Olivia Carter-Pokras, another epidemiology and biostatistics professor who studies the relationship between race and health, praised Nguyen’s research. She said the team’s findings add to the evidence that unconscious bias can have a negative impact on health. 

“We all have unconscious implicit bias, and we do need to take an active effort to make sure that that doesn’t result in differential care and differential health outcomes,” she said.

Hongjie Liu, chair of the epidemiology and biostatistics department , also spoke positively about the approach Nguyen’s team took in measuring the impact of racism, calling it “innovative.”
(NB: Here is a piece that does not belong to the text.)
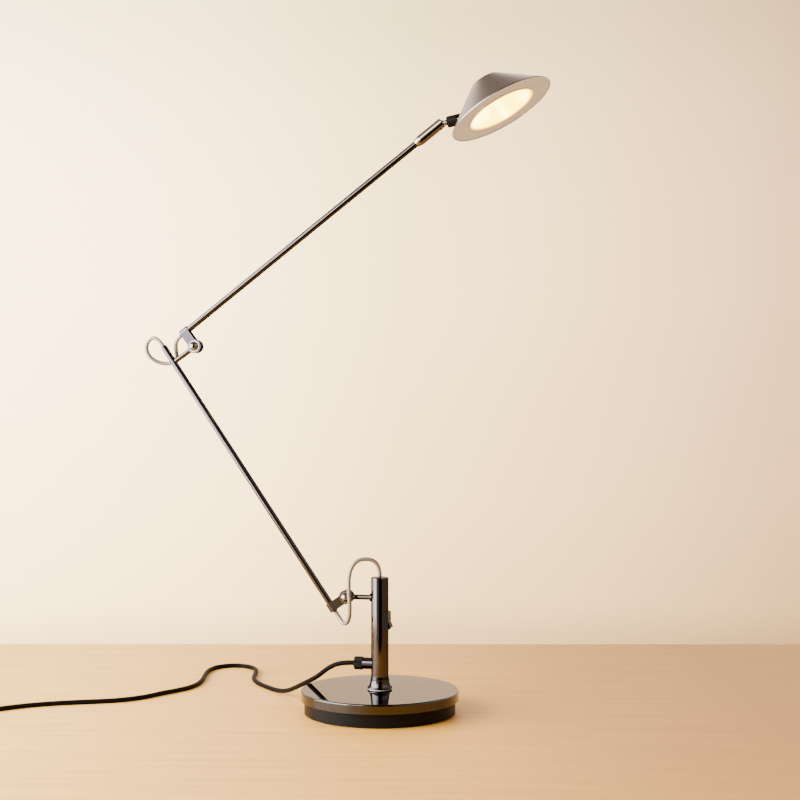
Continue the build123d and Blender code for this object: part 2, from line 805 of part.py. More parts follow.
def front_ring():
    """The flat ring between the rim and the lens, its edge tapered to lie in the cone."""
    inner = lens_ring_diameter / 2 + slide_fit
    back = ring_setback + ring_thickness
    outer = shade_inner_radius - slide_fit
    edge, back_edge = (outer - max(level - shade_knee, 0) * cone_slope for level in (ring_setback, back))
    section = outline((inner, ring_setback), (edge, ring_setback), (back_edge, back), (inner, back))
    return head * turned(section)


def lens_ring():
    """The thin bright ring round the lens, with a ledge behind it."""
    ledge = lens_setback + lens_thickness
    ring = washer(lens_ring_diameter, lens_diameter + 2 * slide_fit, 0, lens_ring_depth)
    ledge_bore = lens_diameter - 2 * lens_ledge
    ring += washer(lens_ring_diameter - lens_ring_wall, ledge_bore, ledge, ledge + lens_ledge_thickness)
    return head * ring


def lens():
    disc_solid = disc(lens_diameter, lens_setback, lens_setback + lens_thickness)
    return head * fillet(disc_solid.edges().group_by(Axis.Z)[0], 0.8)


def heat_sink():
    """The plate behind the lens, on three legs from the front ring, with fins behind it."""
    top = sink_level + sink_thickness
    plate = disc(sink_diameter, sink_level, top)
    for place in PolarLocations(leg_circle / 2, leg_count, start_angle=60):
        plate += place * disc(leg_diameter, ring_setback + ring_thickness, top)
    field = disc(fin_field_diameter, top, top + fin_height)
    for i in range(fin_count):
        y = (i - (fin_count - 1) / 2) * fin_pitch
        fin = Pos(0, y, top + fin_height / 2) * Box(fin_field_diameter, fin_thickness, fin_height)
        plate += fin & field
    return head * plate


def led_board():
    return head * disc(board_diameter, sink_level - board_thickness, sink_level)


def led_chips():
    level = sink_level - board_thickness - chip_thickness / 2
    chip = Box(chip_size, chip_size, chip_thickness)
    places = [place for count, radius in chip_rings for place in PolarLocations(radius, count)]
    return Compound([head * (Pos(0, 0, level) * (place * chip)) for place in places])


def driver():
    low = sink_level + sink_thickness + fin_height
    box = Pos(0, 0, low + driver_height / 2) * Box(driver_length, driver_width, driver_height)
    return head * fillet(box.edges().filter_by(Axis.Z), 1.5)


# ---------------------------------------------------------------- cords
lower_tail = tuple(lower_arm.from_local_coords(Vector(-tube_tail, pivot_offset, 0)))
lower_lead = tuple(lower_arm.from_local_coords(Vector(-tube_tail - 9.5, pivot_offset, 0)))
lower_head = tuple(lower_arm.from_local_coords(Vector(lower_tube_length - tube_tail, pivot_offset, 0)))
lower_exit = tuple(lower_arm.from_local_coords(Vector(lower_tube_length - tube_tail + 9, pivot_offset, 0)))
upper_tail = tuple(upper_arm.from_local_coords(Vector(-tube_tail, pivot_offset, 0)))
upper_lead = tuple(upper_arm.from_local_coords(Vector(-tube_tail - 8, pivot_offset, 0)))

# From the cap, over and down in front of the lower pivot, and up into the lower tube.
lower_loop_route = [
    (0, 0, post_top),
    (0, 0, 165),
    (-7, -4, 177),
    (-24, -10, 177),
    (-32.5, -15, 161),
    (-32, -17.5, 139),
    (-30.5, -16.5, 117),
    (-34, -12, 101.5),
    (-42.5, -4, 99.5),
    lower_lead,
    lower_tail,
]

# From the lower tube's top, round to the left, behind the tube, and up into the upper tube.
elbow_loop_route = [
    lower_head,
    lower_exit,
    (-277.5, 0, 430.5),
    (-286, 1.5, 420),
    (-282.5, 4, 407),
    (-271.5, 7.5, 399.8),
    (-257.5, 9.5, 398.5),
    (-248.5, 9.2, 405),
    (-249.5, 5.5, 417),
    upper_lead,
    upper_tail,
]

# From the gland, over the back left edge of the base, and along the table.
mains_route = [
    (gland_exit_x, 0, inlet_z),
    (-44, 0, inlet_z),
    (-60, 2.5, 49.8),
    (-76, 8, 37.2),
    (-92, 19, 28.3),
    (-109, 34, 18.4),
    (-127, 56, 8.7),
    (-147, 81, on_table + 0.2),
    (-168, 101, on_table),
    (-190, 126, on_table),
    (-204, 156, on_table),
    (-210, 184, on_table),
    (-218, 211, on_table),
    (-234, 231, on_table),
    (-258, 236, on_table),
    (-276, 219, on_table),
    (-278, 192, on_table),
    (-270, 158, on_table),
    (-260, 122, on_table),
    (-257, 88, on_table),
    (-265, 61, on_table),
    (-279, 38, on_table),
    (-288, 14, on_table),
    (-303, -8, on_table),
    (-328, -25, on_table),
    (-360, -39, on_table),
    (-390, -56, on_table),
    (-411, -74, on_table),
    (-428, -95, on_table),
    (-448, -116, on_table),
]
# The run, counted from the gland, in the middle of which the cord is split into two nodes.
mains_split = 8


def corner_radii(route):
    """0.45 of each corner's shorter run, over the tangent of half its turn."""
    points = [Vector(*p) for p in route]
    radii = []
    for before, corner, after in zip(points, points[1:], points[2:]):
        run_in = corner - before
        run_out = after - corner
        half_turn = math.radians(run_in.get_angle(run_out)) / 2
        radii.append(0.45 * min(run_in.length, run_out.length) / math.tan(half_turn))
    return radii


def cord_tube(name, route, radii, diameter):
    path = FilletPolyline(*route, radius=radii)
    tube = sweep(Plane(origin=path @ 0, z_dir=path % 0) * Circle(diameter / 2), path=path)
    section = math.pi * diameter**2 / 4
    print(f"{name}: length {path.length:.0f}, radii {[round(r, 1) for r in radii]}")
    print(f"{name}: volume {tube.volume:.0f}, section times length {section * path.length:.0f}")
    return tube, path.length


def mains_stretches():
    radii = corner_radii(mains_route)
    a, b = (Vector(*p) for p in mains_route[mains_split : mains_split + 2])
    middle = tuple((a + b) / 2)
    first, first_length = cord_tube(
        "mains_cord_first", mains_route[: mains_split + 1] + [middle], radii[:mains_split], mains_diameter
    )
    rest, rest_length = cord_tube(
        "mains_cord", [middle] + mains_route[mains_split + 1 :], radii[mains_split:], mains_diameter
    )
    return first, rest, first_length + rest_length


def biarc(start, start_line, end, end_line):
    """Two arcs that leave start and reach end along the given unit lines."""
    gap = end - start
    both = start_line + end_line
    square = 4 - both.dot(both)
    cross = gap.dot(both)
    reach = gap.dot(gap) / (cross + math.sqrt(cross**2 + square * gap.dot(gap)))
    joint = (start + start_line * reach + end - end_line * reach) / 2
    first = Edge.make_tangent_arc(start, start_line, joint)
    return [first, Edge.make_tangent_arc(joint, first % 1, end)]


def coil_route():
    """The coil's line: it spirals in on the table, climbs a layer, and spirals out again."""
    a, b = (Vector(*p) for p in mains_route[-2:])
    entry_line = (b - a).normalized()
    entry = b + entry_line * coil_lead
    inward = Vector(entry_line.Y, -entry_line.X, 0)
    outer = coil_mean_radius + coil_pitch * coil_quarters / 16
    centre = entry + inward * outer
    start_angle = math.atan2(-inward.Y, -inward.X)
    mid = coil_quarters / 2
    stations = []
    for i in range(coil_quarters + 1):
        angle = start_angle - i * math.pi / 2
        r = outer - coil_pitch * (mid - abs(mid - i)) / 4
        climb = min(max((i - mid + 1) / 2, 0), 1)
        height = coil_layer_step * (3 * climb**2 - 2 * climb**3)
        slope_r = coil_pitch / (2 * math.pi) * (0 if i in (0, coil_quarters) else (1 if i < mid else -1))
        slope_z = coil_layer_step * 6 * (climb - climb**2) / math.pi
        out = Vector(math.cos(angle), math.sin(angle), 0)
        round_line = Vector(math.sin(angle), -math.cos(angle), 0)
        point = centre + out * r + Vector(0, 0, height)
        line = (round_line * r - out * slope_r + Vector(0, 0, slope_z)).normalized()
        stations.append((point, line))
    edges = [Edge.make_line(b, entry)]
    for (p, p_line), (q, q_line) in zip(stations, stations[1:]):
        edges += biarc(p, p_line, q, q_line)
    last, last_line = stations[-1]
    last_line = Vector(last_line.X, last_line.Y, 0).normalized()
    drop = Vector(0, 0, plug_body_thickness / 2 - last.Z)
    landing = last + last_line * coil_landing + drop
    edges += biarc(last, last_line, landing, last_line)
    edges.append(Edge.make_line(landing, landing + last_line * coil_lead))
    return Wire(edges), landing + last_line * coil_lead, last_line


def least_gap(path, diameter):
    """The least room between two turns, measured on points along the path."""
    count = int(path.length / 2.5)
    points = [path @ (i / count) for i in range(count + 1)]
    apart = int(60 / 2.5)
    nearest = min((p - q).length for i, p in enumerate(points) for q in points[i + apart :])
    return nearest - diameter


def mains_coil(path):
    tube = sweep(Plane(origin=path @ 0, z_dir=path % 0) * Circle(mains_diameter / 2), path=path)
    section = math.pi * mains_diameter**2 / 4
    print(f"mains_coil: length {path.length:.0f}, least gap {least_gap(path, mains_diameter):.2f}")
    print(f"mains_coil: volume {tube.volume:.0f}, section times length {section * path.length:.0f}")
    return tube


def plug(end, line):
    """A plain flat two-pin plug that lies on the table at the end of the cord."""
    place = Plane(origin=(end.X, end.Y, plug_body_thickness / 2), x_dir=line, z_dir=(0, 0, 1))
    side = [
        (0, plug_neck_half),
        (plug_grip_start, plug_grip_half),
        (plug_shoulder_start, plug_body_width / 2),
        (plug_body_length, plug_body_width / 2),
    ]
    points = side + [(x, -y) for x, y in reversed(side)]
    body = extrude(make_face(Polyline(*points, close=True)), plug_body_thickness / 2, both=True)
    body = chamfer(body.edges().group_by(Axis.Z)[-1], plug_edge)
    body = chamfer(body.edges().group_by(Axis.Z)[0], plug_edge)
    pin = Cylinder(plug_pin_diameter / 2, plug_pin_length, align=DOWN_Z)
    pin = fillet(pin.edges().group_by(Axis.Z)[-1], plug_pin_round)
    pin = Pos(plug_body_length, 0, 0) * Rot(0, 90, 0) * pin
    pins = Compound([place * (Pos(0, y, 0) * pin) for y in (-plug_pin_spacing / 2, plug_pin_spacing / 2)])
    return place * body, pins


# ---------------------------------------------------------------- write the parts
def build_parts():
    mains_first, mains_rest, seen_length = mains_stretches()
    coil_path, coil_end, coil_line = coil_route()
    plug_body, plug_pins = plug(coil_end, coil_line)
    print(f"mains cord: {seen_length + coil_path.length:.0f} from the gland to the plug")
    lower_loop, _ = cord_tube(
        "lower_flex_loop", lower_loop_route, corner_radii(lower_loop_route), flex_diameter
    )
    elbow_loop, _ = cord_tube(
        "elbow_flex_loop", elbow_loop_route, corner_radii(elbow_loop_route), flex_diameter
    )
    return {
        "base_cover": base_cover(),
        "base_tray": base_tray(),
        "base_weight": base_weight(),
        "base_pad": base_pad(),
        "base_screws": base_screws(),
        "swivel_washer": swivel_washer(),
        "swivel_spring": swivel_spring(),
        "swivel_bolt": swivel_bolt(),
        "post_tube": post_tube(),
        "post_foot": post_foot(),
        "foot_plug": foot_plug(),
        "post_cap": post_cap(),
        "cap_bush": cap_bush(),
        "pivot_stub": pivot_stub(),
        "stub_nut": stub_nut(),
        "switch_housing": switch_housing(),
        "switch_rocker": switch_rocker(),
        "cord_boss": cord_boss(),
        "gland_nut": gland_nut(),
        "gland_bush": gland_bush(),
        "mains_tail": mains_tail(),
        "terminal_block": terminal_block(),
        "post_flex": post_flex(),
        "lower_tube": lower_arm * arm_tube(lower_tube_length),
        "lower_clevis": lower_arm * clevis(),
        "lower_pivot_bolt": lower_arm * pivot_bolt(),
        "lower_dome_nuts": lower_arm * dome_nuts(),
        "lower_friction_washers": lower_arm * friction_washers(),
        "elbow_stub": lower_arm * elbow_stub(),
        "lower_tube_flex": lower_arm * arm_flex(lower_tube_length - tube_tail),
        "upper_tube": upper_arm * arm_tube(upper_tube_length),
        "upper_clevis": upper_arm * clevis(),
        "elbow_bolt": upper_arm * pivot_bolt(),
        "elbow_dome_nuts": upper_arm * dome_nuts(),
        "elbow_friction_washers": upper_arm * friction_washers(),
        "upper_tube_flex": upper_arm * arm_flex(upper_tube_end),
        "head_sleeve": head_sleeve(),
        "socket_cap": socket_cap(),
        "ball_seat": ball_seat(),
        "ball_stud": ball_stud(),
        "head_collar": head_collar(),
        "collar_ring": collar_ring(),
        "shade_bracket": shade_bracket(),
        "bracket_nut": bracket_nut(),
        "shade": shade(),
        "top_vent": top_vent(),
        "front_ring": front_ring(),
        "lens_ring": lens_ring(),
        "lens": lens(),
        "heat_sink": heat_sink(),
        "led_board": led_board(),
        "led_chips": led_chips(),
        "driver": driver(),
        "lower_flex_loop": lower_loop,
        "elbow_flex_loop": elbow_loop,
        "mains_cord_first": mains_first,
        "mains_cord": mains_rest,
        "mains_coil": mains_coil(coil_path),
        "plug_body": plug_body,
        "plug_pins": plug_pins,
    }


os.makedirs("parts", exist_ok=True)
for node, shape in build_parts().items():
    export_step(shape, f"parts/{node}.step")
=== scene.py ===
import json
import math

import bpy
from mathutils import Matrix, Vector


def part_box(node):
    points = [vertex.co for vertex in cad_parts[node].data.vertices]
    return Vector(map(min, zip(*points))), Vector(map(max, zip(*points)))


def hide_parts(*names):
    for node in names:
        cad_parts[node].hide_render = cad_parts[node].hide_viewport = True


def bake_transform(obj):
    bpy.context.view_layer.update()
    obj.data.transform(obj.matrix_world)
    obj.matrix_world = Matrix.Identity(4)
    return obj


# Looks of the slim articulated desk lamp: dark chrome tubes, a satin cone shade with a glowing
# frosted lens, braided flex past both pivots, and a black mains cord. Metres, +Z up, as the frame.

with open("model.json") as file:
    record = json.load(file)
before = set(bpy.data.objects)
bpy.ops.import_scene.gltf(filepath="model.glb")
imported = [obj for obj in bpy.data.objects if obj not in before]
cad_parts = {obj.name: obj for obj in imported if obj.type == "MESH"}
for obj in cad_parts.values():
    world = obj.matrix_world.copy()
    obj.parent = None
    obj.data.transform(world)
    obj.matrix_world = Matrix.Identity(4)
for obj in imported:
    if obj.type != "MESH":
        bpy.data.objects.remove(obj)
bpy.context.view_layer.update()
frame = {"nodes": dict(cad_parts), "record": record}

MM = 0.001

# ---------------------------------------------------------------- camera
# The photograph was taken level, 13 degrees to the right of square on to the arms.
CAMERA_PLACE = (0.4048, -1.6512, 0.356)
CAMERA_AZIMUTH = 13.0
SENSOR_MM = 36.0
LENS_MM = 67.14

# ---------------------------------------------------------------- cords
# In millimetres, as in the model, apart from the three whole lengths, which are in metres.
FLEX_DIAMETER = 4.6
FLEX_SIDES = 32
MAINS_DIAMETER = 5.5
MAINS_SIDES = 24
ON_TABLE = 2.8
COIL_MEAN_RADIUS = 28.7
COIL_PITCH = 6.1
COIL_QUARTERS = 21
COIL_LEAD = 6.0
COIL_LANDING = 26.0
COIL_STEPS_PER_QUARTER = 4
LANDING_EASE = 0.12  # the share of the drop to the plug at each end of its S
PLUG_AXIS_Z = 7.0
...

Liu said the traditional approach to measuring racism — asking people to self-report whether they have experienced discrimination — does not tell the whole truth. Nguyen and her colleagues, though, measured racism at an environmental level, rather than on a personal level.

“And the finding is very clear,” Liu said. “The environmental level of racism is a risk factor for cardiovascular disease.” 

Moving forward, Liu hopes the approach Nguyen’s team took will be picked up by researchers in similar fields and used to conduct further public health research.

To Nguyen, the research her team is conducting is a step in the right direction to fully understand what factors influence health. 

“We are also recognizing that there is a digital environment,” Nguyen said. “What goes on… digitally and online matters for health too.”